If anyone wants to work on superfuzz with me feel free to drop me a
line. Anyways since we're all obviously secretly creating our own
fuzzers why not just get together and create a useful tool for the
community. With that here's a URL to my previously unreleased fuzzer:
http://core.def-con.org/files/superfuzz-0.1.0.tar.gz
Keep in mind that I was just brainstorming and the code isn't really
where I wanted it to be. But I feel like releasing it now is right. So
what exactly does my SuperFuzz do? It recursively searches the file
system for set[ug]id binaries or if given the -a option all ELF binaries
which it then copies locally and performs some laughable attempts at
fuzzing. The reason it doesn't do anything spectacular is that about
half way through brainstorming/coding a friend of mine suggested that I
use ptrace instead of the ld preload method. I have never done any sort
of ptrace programming so while I am learning there does not exist such a
plugin. The dream for me was to create a tool that would allow me to
install distro after distro (everything installs) and run setup
superfuzz, then come back a few days later and find a log of all the
applications that crashed or hung with any respective core files and
other information. And in my mind I imagined that some exploitation
methods are so straightforward that superfuzz might even write exploits
for certain vulnerabilities based on a template. Equiped with this tool
I was hoping to have a massive amount of unknown vulnerabilities to
release to bugtraq. Selfish... So what needs to be done? We need to
implement ptrace() or something like it so that we can send back the
appropriate formated data in order to try and crash the program. Black
box or totally random fuzzing plugins should also be created. Although
for the security minded person a nice large buffer of A's is nice too ;)

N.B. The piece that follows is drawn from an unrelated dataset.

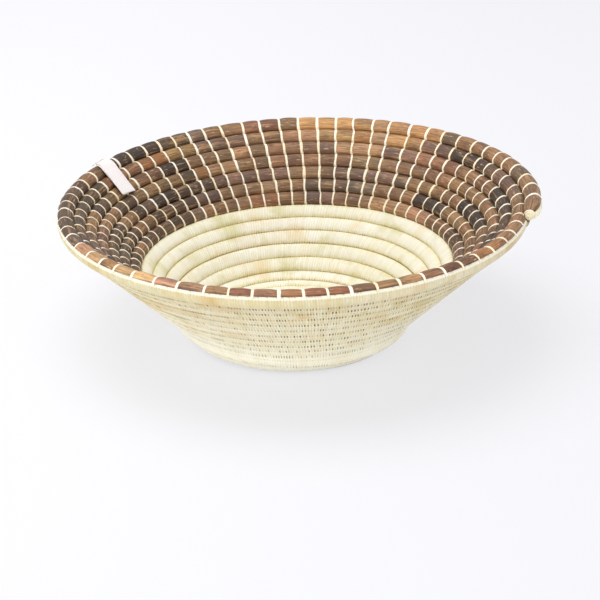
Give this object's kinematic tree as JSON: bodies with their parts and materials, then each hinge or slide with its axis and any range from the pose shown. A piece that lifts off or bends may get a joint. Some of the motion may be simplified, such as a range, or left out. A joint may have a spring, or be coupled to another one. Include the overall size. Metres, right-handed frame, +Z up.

There should be some way to prevent the fuzzer from well doing things
that are counterproductive to our goal such as trying to fuzz killall5
;) (Been there done that). Ok I'll shutup now... but again let me know
if you want to work on this. Two heads are better than one.
</RANT>
Best Regards,
Charles 'core' Stevenson
Liedtke Goetz wrote:
> and even mixter weighed in, all of which caused me much amusement.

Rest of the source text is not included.